Physical characteristics
- • location: W of Rish Pass, Balkan Mountains
- • coordinates: 42°56′15″N 26°54′24.12″E﻿ / ﻿42.93750°N 26.9067000°E
- • elevation: 528 m (1,732 ft)
- • location: Kamchiya
- • coordinates: 43°4′39″N 27°4′27.12″E﻿ / ﻿43.07750°N 27.0742000°E
- • elevation: 54 m (177 ft)
- Length: 31 km (19 mi)
- Basin size: 175 km^{2} (68 sq mi)

Basin features
- Progression: Kamchiya→ Black Sea

= Brestova reka =

The Brestova reka (Брестова река) is a 31 km-long river in eastern Bulgaria, a right tributary of the river Golyama Kamchiya, the main stem of the Kamchiya of the Black Sea basin.

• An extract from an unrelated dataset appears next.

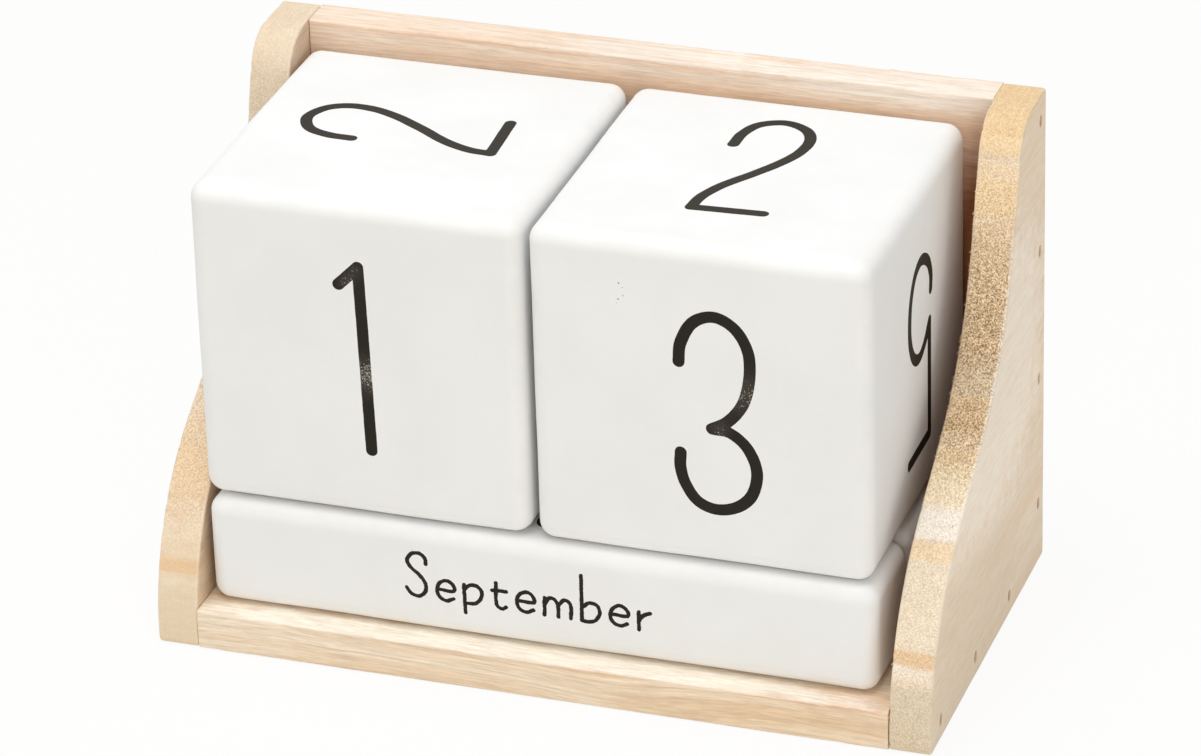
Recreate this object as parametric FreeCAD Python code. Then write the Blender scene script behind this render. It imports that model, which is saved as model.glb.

The river takes its source under the name Byala reka at an altitude of 528 m in the central part of the Varbitsa Mountain of the Balkan Mountains, some 2.5 km west of the Rish Pass. It flows eastwards in the wide Rish Valley until the village of Veselinovo. The river then bends north and forest a gorge between the Dragoevska Mountain to the west and the northern slopes of the Varbitsa Mountain to the east. South of the town of Smyadovo it enters the Smyadovo Field, where its valley widens again and is covered with farmlands. It flows into the Golyama Kamchiya at an altitude of 54 m about 3.7 km east of Smyadovo.

Its drainage basin covers a territory of 175 km^{2} or 3.3% of the Kamchiya's total. The Brestova reka has predominantly rain–snow feed with high water in March and low water in September–October.

The river flows entirely in Shumen Province. There is one settlement along its course, the village of Veselinovo in Smyadovo Municipality. The river's waters are utilised mostly for irrigation.

A 16.7 km stretch of the second class II-73 road Shumen–Karnobat follows its course between Smyadovo and the junction to the village of Rish.